When interpreting the global cluster structure of totally disconnected components I'd always go back and see if I could validate the relationships among the clusters after the fact. Use the UMAP plot for insight into your data and a means of generating questions that you can ask of your data.

Now that was general advice on interpreting UMAP embeddings. For something more specific, I'm going to have to ask how you built your cluster tree? Was it the same distance measure as you used in your UMAP embedding (I presume so)? What cluster agglomeration technique did you use?
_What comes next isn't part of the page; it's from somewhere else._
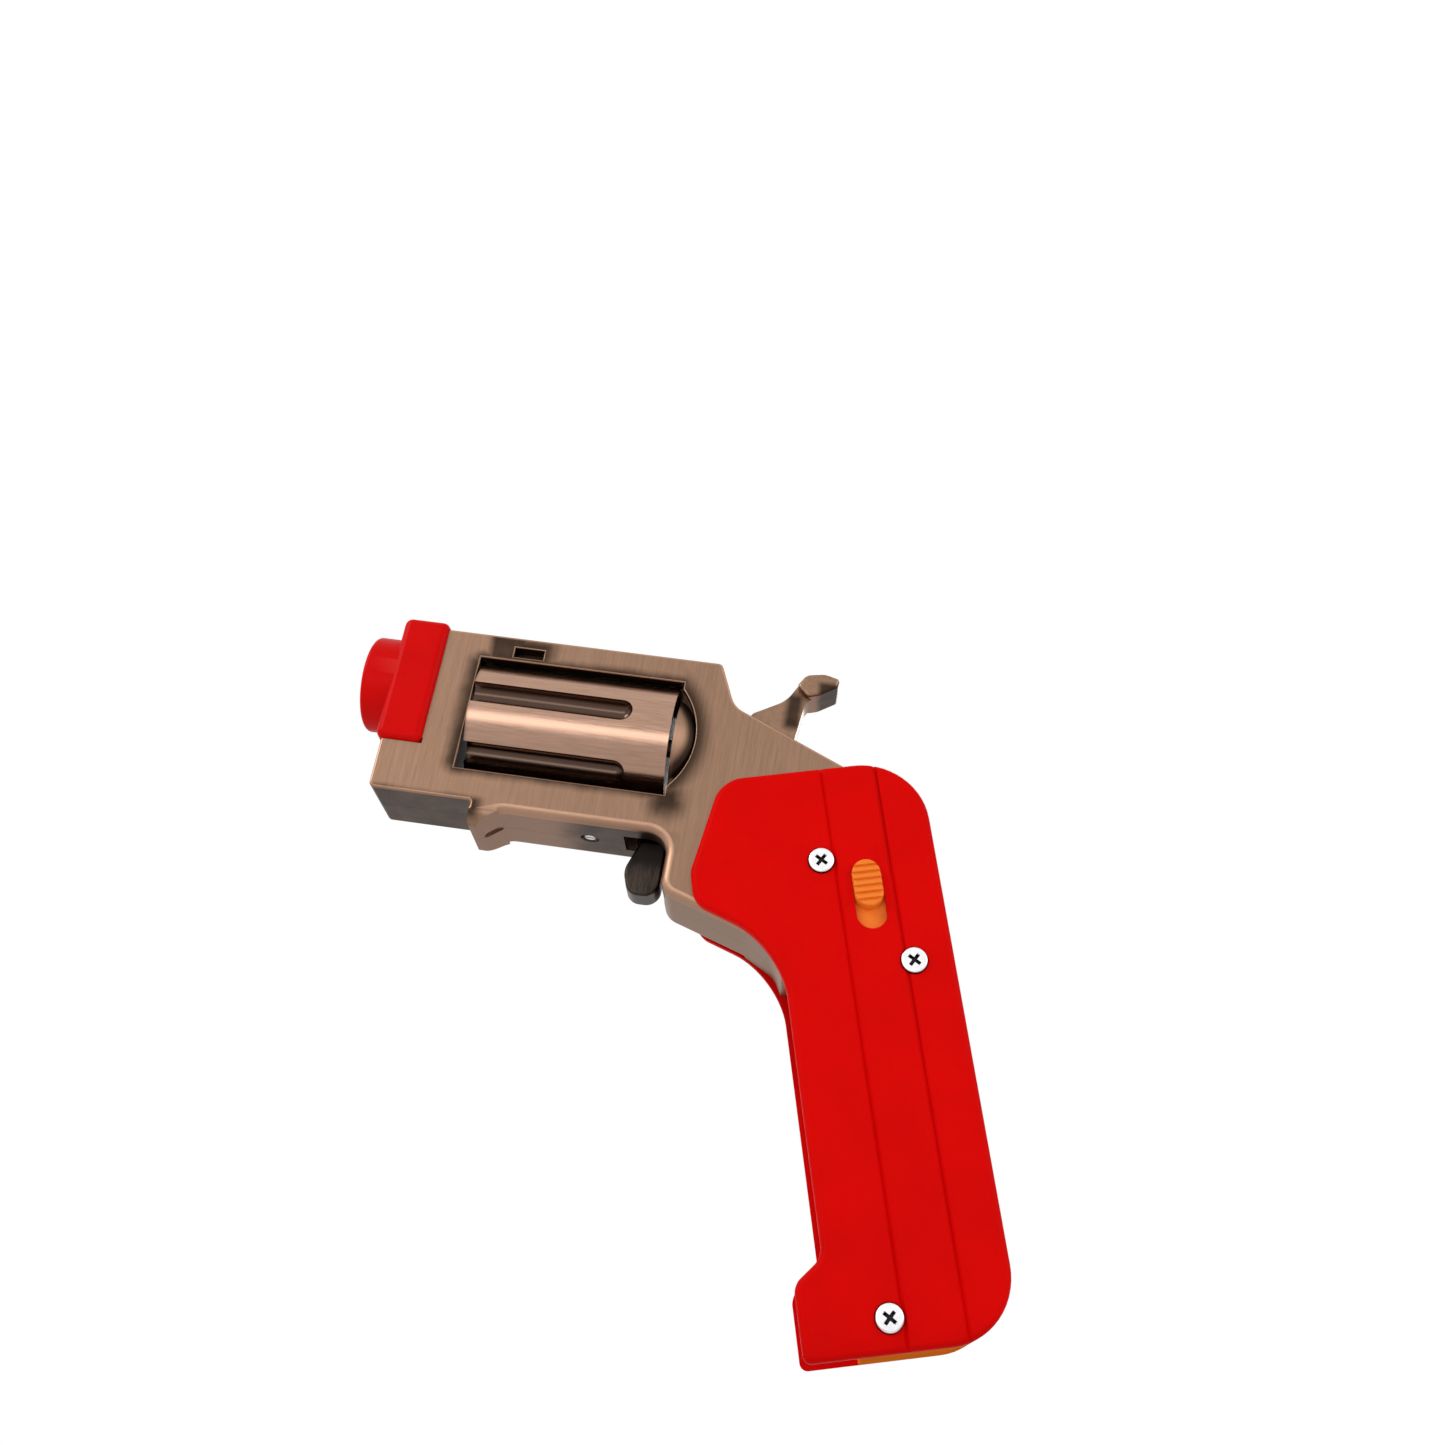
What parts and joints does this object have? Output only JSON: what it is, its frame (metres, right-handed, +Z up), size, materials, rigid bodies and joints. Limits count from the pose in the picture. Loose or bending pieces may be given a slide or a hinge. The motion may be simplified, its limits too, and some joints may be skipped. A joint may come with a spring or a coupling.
{
  "type": "folding pocket torch lighter",
  "caption": "Folding pocket torch lighter shaped like a small revolver: its barrel frame, with cylinder, hammer and trigger, folds on a hub between two grip shells.",
  "frame": {"origin": "middle of the flat butt face, halfway across the grip's thickness and on the middle line of its straight part", "axes": "+Z runs up the straight grip to its top, -X is the way the open barrel points, and -Y is the left side with the slider; at rest the barrel is open"},
  "size_m": [0.0898, 0.0205, 0.1219],
  "materials": {
    "shell_red": "saturated red, semi-gloss moulding",
    "cap_red": "slightly darker smooth red moulding",
    "tank_orange": "orange translucent moulding",
    "slider_orange": "orange moulding",
    "copper": "antique copper plate on a zinc casting, brushed, dark patina in the corners",
    "cylinder_copper": "antique copper plate, flutes darkened",
    "zinc": "bright zinc plated steel",
    "black_screw": "blackened steel",
    "steel": "plain steel",
    "spring_steel": "spring wire",
    "brass": "turned brass",
    "seal_rubber": "black seal rings",
    "black_plastic": "matt black moulding",
    "ceramic": "unglazed white ceramic",
    "wire_red": "insulated spark wire",
    "tube_clear": "thin fuel tube"
  },
  "bodies": {
    "grip": {"shell_left": "shell_red", "shell_right": "shell_red", "grip_screws": "zinc", "fold_hub": "steel", "hub_seals": "seal_rubber", "fuel_tank": "tank_orange", "tank_base": "tank_orange", "refill_valve": "brass", "flame_spindle": "brass", "fuel_tube_lower": "tube_clear", "slider_clip": "spring_steel"},
    "barrel": {"frame_half_left": "copper", "frame_half_right": "copper", "frame_screws": "black_screw", "muzzle_cap": "cap_red", "burner": "steel", "gas_jet": "brass", "ceramic_sleeve": "ceramic", "spark_needle": "steel", "spark_wire": "wire_red", "fuel_tube_upper": "tube_clear", "igniter_body": "black_plastic", "cylinder_arbor": "steel", "index_pin": "zinc", "trigger_pin": "steel", "trigger_spring": "spring_steel", "hammer_pin": "steel", "hammer_spring": "spring_steel"},
    "cylinder": {"cylinder": "cylinder_copper"},
    "trigger": {"trigger": "copper"},
    "hammer": {"hammer": "copper"},
    "plunger": {"igniter_plunger": "slider_orange"},
    "slider": {"slider_button": "slider_orange"},
    "flame_wheel": {"flame_wheel": "black_plastic"}
  },
  "joints": [
    {"name": "barrel_fold", "type": "hinge", "parent": "grip", "child": "barrel", "pos_m": [-0.0074, 0, 0.0721], "axis": [0, -1, 0], "range_deg": [0, 105]},
    {"name": "cylinder_spin", "type": "hinge", "parent": "barrel", "child": "cylinder", "pos_m": [-0.04128, 0, 0.10016], "axis": [-0.9657, 0, 0.2597], "continuous": true},
    {"name": "trigger_pull", "type": "hinge", "parent": "barrel", "child": "trigger", "pos_m": [-0.03077, 0, 0.08263], "axis": [0, -1, 0], "range_deg": [0, 14], "stiffness_Nm_per_rad": 0.05, "springref_deg": -20.05},
    {"name": "hammer_cock", "type": "hinge", "parent": "barrel", "child": "hammer", "pos_m": [-0.01212, 0, 0.08921], "axis": [0, 1, 0], "range_deg": [0, 28], "stiffness_Nm_per_rad": 0.03, "springref_deg": -20.05},
    {"name": "plunger_slide", "type": "slide", "parent": "barrel", "child": "plunger", "axis": [0.9657, 0, -0.2597], "range_m": [0, 0.002]},
    {"name": "slider_slide", "type": "slide", "parent": "grip", "child": "slider", "axis": [0, 0, -1], "range_m": [0, 0.0029]},
    {"name": "flame_set", "type": "hinge", "parent": "grip", "child": "flame_wheel", "pos_m": [0.0088, 0, 0.019], "axis": [0, 1, 0], "range_deg": [-60, 60]}
  ],
  "couplings": [
    {"joint": "plunger_slide", "follows": "trigger_pull", "m_per_rad": 0.008}
  ]
}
Your choice of single linkage, Ward, or complete linkage for example can have a huge impact on the structures revealed by your dendrogram.

On Sat, Nov 23, 2019 at 5:20 AM Julian Niedermeier notifications@github.com wrote:

How you preserve global structure vs local structure depends on your choice of n_neighbors. And yes, clusters that are closer together are more similiar, but relative to your choice of min_dist. It might also be that 2 dimensions are not enough to properly separate your data.

E.g. consinder a map of our planet. In 3-d it is a sphere where the US/Canada are close to Russia, but in a 2-D plane they are further apart.

Sorry I cannot help you further. Maybe @lmcinnes https://github.com/lmcinnes has some more thoughts on this.

— You are receiving this because you are subscribed to this thread. Reply to this email directly, view it on GitHub https://github.com/lmcinnes/umap/issues/92?email_source=notifications&email_token=AC3IUWUQPNXG4UYUHBUVT5LQVD7WRA5CNFSM4FL7QUH2YY3PNVWWK3TUL52HS4DFVREXG43VMVBW63LNMVXHJKTDN5WW2ZLOORPWSZGOEE7SC7I#issuecomment-557785469, or unsubscribe https://github.com/notifications/unsubscribe-auth/AC3IUWVCGM2ALVE4PF2ADPLQVD7WRANCNFSM4FL7QUHQ .

PedroRaposo commented 4 years ago

@jc-healy Thank you for the amazing answer. I am definitely looking deeper into UMAP data.

Regarding the dendogram, I just constructed it through Seurat's ClusterTree, using the default parameters, however I'm going to find more info about it.

Thank you, this gave me a base line for what I need to study.